What are the disadvantages of the 9-box grid


While the 9-box grid has its advantages, it also has some pitfalls. 


1. It is subjective


It is up to the manager to decide where an employee will be assigned. Despite the fact that the assessments are based on performance evaluations, determining potential may differ from person to person. One manager may regard an employee as having low potential, while another may regard the employee as having moderate potential. Many tools should be used when measuring or evaluating performance.

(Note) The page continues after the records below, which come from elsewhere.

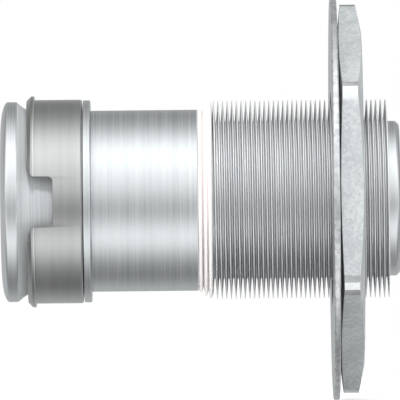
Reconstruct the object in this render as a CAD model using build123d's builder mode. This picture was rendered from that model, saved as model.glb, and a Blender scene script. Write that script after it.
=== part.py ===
from build123d import *
import os

# Through-hull fitting: a hollow threaded tube with an expansion end that passes through a blind
# hole, and a washer and nut that clamp from the near side. Millimetres, +Z up.
# +X runs along the fitting from the rounded head to the plain spigot. The origin is on the axis,
# in the plane of the washer's hull-side face.

# ---- driving dimensions -------------------------------------------------------------------------
thread_r = 32.0          # thread crest radius
pitch = 1.5              # thread pitch
root_r = 25.4            # thread root radius
barrel_r = 29.25         # smooth barrel that stands, with play, in the hull's hole
bore_r = 22.0            # water way
neck_r = 28.2            # neck that carries the stop ring and the expansion sleeve

head_len = 8.15          # rounded head, up to the sleeve
sleeve_len = 17.85       # expansion sleeve
ring_len = 2.4           # stop ring
barrel_len = 34.5        # smooth barrel
band_len = 4.7           # white seal band
thread_len = 56.8        # exposed thread
spigot_len = 3.6         # plain end past the thread
washer_len = 2.1         # washer thickness
nut_len = 7.6            # nut thickness
gap = 0.3                # working clearance between pieces that move past each other

washer_r = 65.0          # washer outside radius
nut_across_flats = 111.0
nut_corner_r = 7.0
nut_turn = 26.4          # rest angle of one nut corner above +Y

# ---- stations along X ---------------------------------------------------------------------------
head_x = -106.6                              # tip of the head
sleeve_x = head_x + head_len + gap
ring_x = sleeve_x + sleeve_len + gap
barrel_x = ring_x + ring_len
band_x = barrel_x + barrel_len
thread_x = band_x + band_len
spigot_x = thread_x + thread_len
end_x = spigot_x + spigot_len
nut_x = washer_len + gap

# ---- thread form --------------------------------------------------------------------------------
ridge_foot = 0.60        # half width of a ridge at the root
ridge_tip = 0.06         # half width of a ridge at the crest
ridge_count = int(thread_len / pitch)
bore_chamfer = 0.8       # lead-in on both faces of the nut

# ---- head, and the screw joint between it and the neck ------------------------------------------
head_r = 32.3
rim_r = 23.4             # rounded rim round the bore
nose_len = 2.4           # nose curve, from the rim out to the full radius
flare_x = head_x + 4.8   # where the full radius ends and the curved cone begins
seat_r = 25.4            # neck end that the head screws over
seat_x = head_x + 2.5    # end of the neck, behind the head's front lip
cone_end_x = head_x + 17.4
joint_play = 0.03        # radial play in the screwed joint
groove_depth = 1.3       # O-ring groove
groove_len = 2.0
groove_x = seat_x + 2.0

# ---- expansion sleeve ---------------------------------------------------------------------------
sleeve_r = 32.9
lip_r = 34.1             # flared lip at the open end, the widest piece that enters the hull's hole
lip_len = 2.7
crest_len = 1.0          # flat crest of the lip
crest_drop = 0.2         # short slope from the crest down to the sleeve
mouth_r = 30.3           # inside radius at the lip, clear of the curved cone
slot_len = 8.5           # finger slots, measured from the lip
slot_half = 8.1          # half width of a slot
mouth_len = 2.3          # rounded finger corners: length along X
mouth_half = 16.0        # and half width of the slot at the lip
slot_angles = (0, 120, 240)

# ---- threaded body: neck, barrel, thread and spigot in one hollow piece -------------------------
with BuildPart() as threaded_body:
    with BuildSketch(Plane.XZ):
        with BuildLine():
            # the thread is drawn as one closed ridge for each turn
            ridges = []
            for turn in range(ridge_count):
                middle = thread_x + (turn + 0.5) * pitch
                ridges += [(middle - ridge_foot, root_r), (middle - ridge_tip, thread_r)]
                ridges += [(middle + ridge_tip, thread_r), (middle + ridge_foot, root_r)]
            Polyline(
                (seat_x, bore_r), (seat_x, seat_r - 0.5), (seat_x + 0.5, seat_r),
                (groove_x, seat_r), (groove_x, seat_r - groove_depth),
                (groove_x + groove_len, seat_r - groove_depth), (groove_x + groove_len, seat_r),
                (cone_end_x, seat_r), (cone_end_x, neck_r), (barrel_x, neck_r),
                (barrel_x, barrel_r - 0.3), (barrel_x + 0.3, barrel_r), (band_x, barrel_r),
                (band_x, root_r + 1.2), (thread_x, root_r + 1.2), (thread_x, root_r), *ridges,
                (spigot_x, root_r), (spigot_x, root_r - 0.4), (end_x - 1.2, root_r - 0.4),
                (end_x, root_r - 1.6), (end_x, bore_r), close=True,
            )
        make_face()
    revolve(axis=Axis.X)

# ---- cone head: rounded nose and curved cone in one ring that screws over the neck's end --------
with BuildPart() as cone_head:
    with BuildSketch(Plane.XZ):
        with BuildLine():
            nose = EllipticalCenterArc(
                (head_x + nose_len, rim_r), nose_len, head_r - rim_r, start_angle=90, arc_size=90
            )
            cone = Bezier(
                (flare_x, head_r), (flare_x + 1.4, head_r), (cone_end_x - 10.4, neck_r),
                (cone_end_x, neck_r),
            )
            Line(nose @ 0, cone @ 0)
            Polyline(
                cone @ 1, (cone_end_x, seat_r + joint_play), (seat_x, seat_r + joint_play),
                (seat_x, bore_r), (head_x + 1.0, bore_r), nose @ 1,
            )
        make_face()
    revolve(axis=Axis.X)

# ---- head seal: O-ring in the neck's groove, under the head -------------------------------------
with BuildPart() as head_seal:
    with BuildSketch(Plane.XZ):
        with Locations((groove_x + groove_len / 2, seat_r - groove_depth / 2)):
            Ellipse(groove_len / 2, groove_depth / 2)
    revolve(axis=Axis.X)

# ---- expansion sleeve: three fingers with a flared lip ------------------------------------------
crest_x = sleeve_x + lip_len - crest_drop - crest_len
with BuildPart() as expansion_sleeve:
    with BuildSketch(Plane.XZ):
        with BuildLine():
            Polyline(
                (sleeve_x, mouth_r), (cone_end_x, neck_r + gap),
                (sleeve_x + sleeve_len, neck_r + gap), (sleeve_x + sleeve_len, sleeve_r - 0.4),
                (sleeve_x + sleeve_len - 0.4, sleeve_r), (sleeve_x + lip_len, sleeve_r),
                (crest_x + crest_len, lip_r), (crest_x, lip_r),
                (sleeve_x + 0.3, sleeve_r), (sleeve_x, sleeve_r - 0.4), close=True,
            )
        make_face()
    revolve(axis=Axis.X)
    for angle in slot_angles:
        with BuildSketch(Plane.XZ.rotated((angle, 0, 0))) as slot:
            with BuildLine():
                corner = EllipticalCenterArc(
                    (sleeve_x + mouth_len, mouth_half), mouth_len, mouth_half - slot_half,
                    start_angle=180, arc_size=90,
                )
                Polyline(
                    corner @ 1, (sleeve_x + slot_len, slot_half),
                    (sleeve_x + slot_len, -slot_half), (sleeve_x + mouth_len, -slot_half),
                )
                EllipticalCenterArc(
                    (sleeve_x + mouth_len, -mouth_half), mouth_len, mouth_half - slot_half,
                    start_angle=90, arc_size=90,
                )
                Polyline(
                    (sleeve_x, -mouth_half), (sleeve_x - 1, -mouth_half),
                    (sleeve_x - 1, mouth_half), (sleeve_x, mouth_half),
                )
            make_face()
            fillet(slot.vertices().sort_by(Axis.X)[-2:], radius=1.6)
        extrude(amount=lip_r + 5, mode=Mode.SUBTRACT)

# ---- stop ring: backs the sleeve against the barrel's shoulder ----------------------------------
with BuildPart() as stop_ring:
    with BuildSketch(Plane.YZ.offset(ring_x)):
        Circle(thread_r + 0.65)
        Circle(neck_r, mode=Mode.SUBTRACT)
    extrude(amount=ring_len)
    fillet(stop_ring.edges().filter_by(GeomType.CIRCLE).group_by(SortBy.RADIUS)[-1], radius=0.4)

# ---- seal band: soft white ring over the thread's run-out, with rising ridges -------------------
with BuildPart() as seal_band:
    ridge_tops = (thread_r - 2.2, thread_r - 1.0, thread_r - 0.2)
    ridge_step = band_len / len(ridge_tops)
    with BuildSketch(Plane.XZ):
        with BuildLine():
            points = [(band_x, root_r + 1.2), (band_x, barrel_r - 0.6)]
            for number, top in enumerate(ridge_tops):
                middle = band_x + (number + 0.5) * ridge_step
                points += [(middle - 0.25, top), (middle + 0.25, top)]
                points += [(middle + ridge_step / 2, top - 2.0)]
            points += [(thread_x, root_r + 1.2)]
            Polyline(*points, close=True)
        make_face()
    revolve(axis=Axis.X)

# ---- washer and the seal ring bonded into its hole ----------------------------------------------
with BuildPart() as flange_washer:
    with BuildSketch(Plane.YZ):
        Circle(washer_r)
        Circle(thread_r + 2.6, mode=Mode.SUBTRACT)
    extrude(amount=washer_len)
    fillet(flange_washer.edges().filter_by(GeomType.CIRCLE).group_by(SortBy.RADIUS)[-1], radius=0.6)

with BuildPart() as washer_seal:
    with BuildSketch(Plane.YZ):
        Circle(thread_r + 2.6)
        Circle(thread_r + gap, mode=Mode.SUBTRACT)
    extrude(amount=washer_len)

# ---- hexagon nut: chamfered faces, rounded corners, bore just over the thread's crests ----------
with BuildPart() as hex_nut:
    with BuildSketch(Plane.YZ.offset(nut_x)) as hexagon:
        RegularPolygon(nut_across_flats / 2, 6, major_radius=False, rotation=nut_turn)
        fillet(hexagon.vertices(), radius=nut_corner_r)
    extrude(amount=nut_len)
    with BuildSketch(Plane.XZ):
        with BuildLine():
            Polyline(
                (nut_x, 0), (nut_x, nut_across_flats / 2 - 1.5), (nut_x + 1.0, washer_r - 1.0),
                (nut_x + nut_len - 2.0, washer_r - 1.0),
                (nut_x + nut_len, nut_across_flats / 2 - 1.5), (nut_x + nut_len, 0), close=True,
            )
        make_face()
    revolve(axis=Axis.X, mode=Mode.INTERSECT)
    with BuildSketch(Plane.YZ.offset(nut_x)):
        Circle(thread_r + gap)
    extrude(amount=nut_len, mode=Mode.SUBTRACT)
    chamfer(hex_nut.edges().filter_by(GeomType.CIRCLE).group_by(SortBy.RADIUS)[0], bore_chamfer)

# ---- write one file per piece -------------------------------------------------------------------
pieces = {
    "threaded_body": threaded_body,
    "cone_head": cone_head,
    "head_seal": head_seal,
    "expansion_sleeve": expansion_sleeve,
    "stop_ring": stop_ring,
    "seal_band": seal_band,
    "flange_washer": flange_washer,
    "washer_seal": washer_seal,
    "hex_nut": hex_nut,
}
os.makedirs("parts", exist_ok=True)
for name, piece in pieces.items():
    piece.part.label = name
    export_step(piece.part, f"parts/{name}.step")
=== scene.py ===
import math

import bpy
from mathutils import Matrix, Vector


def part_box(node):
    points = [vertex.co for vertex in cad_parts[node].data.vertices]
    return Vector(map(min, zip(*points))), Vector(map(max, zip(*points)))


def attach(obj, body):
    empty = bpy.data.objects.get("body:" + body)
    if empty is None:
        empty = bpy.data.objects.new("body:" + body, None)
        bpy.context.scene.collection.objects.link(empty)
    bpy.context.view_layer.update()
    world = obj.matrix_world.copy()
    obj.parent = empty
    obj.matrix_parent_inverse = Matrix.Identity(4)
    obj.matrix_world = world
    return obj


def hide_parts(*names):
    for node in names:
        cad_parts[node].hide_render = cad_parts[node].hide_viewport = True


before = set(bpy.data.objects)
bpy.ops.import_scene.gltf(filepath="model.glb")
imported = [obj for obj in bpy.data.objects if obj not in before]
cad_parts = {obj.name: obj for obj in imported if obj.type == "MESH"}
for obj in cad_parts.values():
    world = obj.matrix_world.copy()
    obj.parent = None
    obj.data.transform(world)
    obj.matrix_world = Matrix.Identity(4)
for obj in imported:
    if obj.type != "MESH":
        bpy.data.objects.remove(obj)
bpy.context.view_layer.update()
mm = 0.001
print("frame loaded:", len(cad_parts), "CAD nodes")


# ---------- stations along the fitting, read from the frame ----------

def span(node):
    low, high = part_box(node)
    return low.x, high.x


def radiusOf(node):
    low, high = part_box(node)
    return (high.z - low.z) / 2


headX = span("cone_head")[0]
coneEndX = span("cone_head")[1]
sleeveX, sleeveEndX = span("expansion_sleeve")
ringX, ringEndX = span("stop_ring")
bandX, bandEndX = span("seal_band")
washerX, washerEndX = span("flange_washer")
nutX, nutEndX = span("hex_nut")
neckX, endX = span("threaded_body")

headR = radiusOf("cone_head")
ringR = radiusOf("stop_ring")
washerR = radiusOf("flange_washer")
sealR = radiusOf("washer_seal")
threadR = radiusOf("threaded_body")

# sizes that the frame's boxes don't show, as the part's source gives them
fit = {
    "boreR": 22.0 * mm,
    "seatR": 25.4 * mm,       # neck end inside the head
    "neckR": 28.2 * mm,       # neck under the ring and sleeve
    "barrelR": 29.25 * mm,
    "rootR": 25.4 * mm,       # thread root
    "spigotR": 25.0 * mm,
    "spigotLen": 3.6 * mm,
    "sleeveR": 32.9 * mm,
    "pitch": 1.5 * mm,
    "ridgeFoot": 0.60 * mm,   # half width of a ridge at the root
    "ridgeTip": 0.10 * mm,    # and at the crest, which is worn a little flat
    "gap": 0.3 * mm,
}
spigotX = endX - fit["spigotLen"]

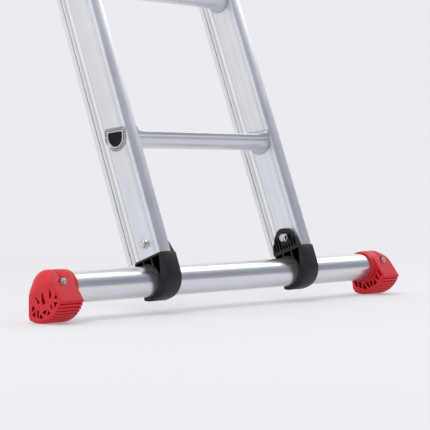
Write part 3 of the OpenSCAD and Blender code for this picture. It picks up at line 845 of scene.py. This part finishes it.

2. It does not assess aptitude


Just because an employee is a high performer with moderate to high potential does not imply that she or he is capable of managing others. A manager must be able to not only solve problems, but also manage stress, influence others, delegate, and be self-confident.


3. It lacks transparency


The lack of transparency provided by the 9-box grid is probably the most serious flaw. Even if they are high performers, an employee who learns they have low potential will be less engaged at work. Without clear communication about talent management practises, it may fall short of its goal and result in a system in which employees are ranked against one another and the employee at the bottom of the ranking is terminated.


4. It lacks "grey" areas


Every employee in every situation does not fit neatly into one of the nine categories. Before promoting or terminating an employee, additional discussions must take place. Perhaps those with the greatest potential are simply favourites of management. Perhaps low performers were not properly onboarded and trained. It's difficult to demonstrate potential when you're struggling to do your job. Employees who land in the lower left of the 9 box grid will not receive as much attention for improvement as those who land in the upper right.